For a related workflow on how captured meeting notes compound over time, see our guide on stopping the loss of meeting action items.

The Onboarding Note

The hiring process does not end with the accepted offer. Onboarding is where the investment pays off or fails.

Create an onboarding note in the person's new collection (they graduate from the role collection to their own person collection once they join). Include the context from the hiring process that should carry forward: what excited you about this person, what development areas you identified during interviews, what they said they wanted from the role, what the team is expecting from them.

This onboarding note becomes the seed for your first 1:1s with the new hire. Instead of starting the relationship from scratch, you start from a foundation of documented context. "During your interview, you mentioned you were excited about building the analytics function from scratch -- let's talk about what that looks like in your first ninety days." That continuity matters. For more on how 1:1 notes compound, see our guide on AI notes for people managers.

Get Started

  1. For your next open role, create a collection and add the job description as the first note. Include both the external JD and your internal context about what success looks like.

  2. After each interview, capture structured notes organized by competency. Add them to the collection. Even rough notes captured immediately after the conversation are more valuable than polished notes written a week later.

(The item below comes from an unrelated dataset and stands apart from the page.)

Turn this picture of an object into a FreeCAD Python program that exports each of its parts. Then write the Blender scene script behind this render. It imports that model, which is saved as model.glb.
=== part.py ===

  3. Before the hiring debrief, ask Chat: "Summarize the interview feedback for each candidate, organized by competency." Use the synthesis to ground the discussion in evidence.

  4. After the search concludes, capture a brief reflection on what worked and what you would change. This note becomes institutional memory for your next hire.

Hiring is too consequential to run from memory. The notes you take during each search are both a decision-support tool for this hire and an investment in making every future hire better.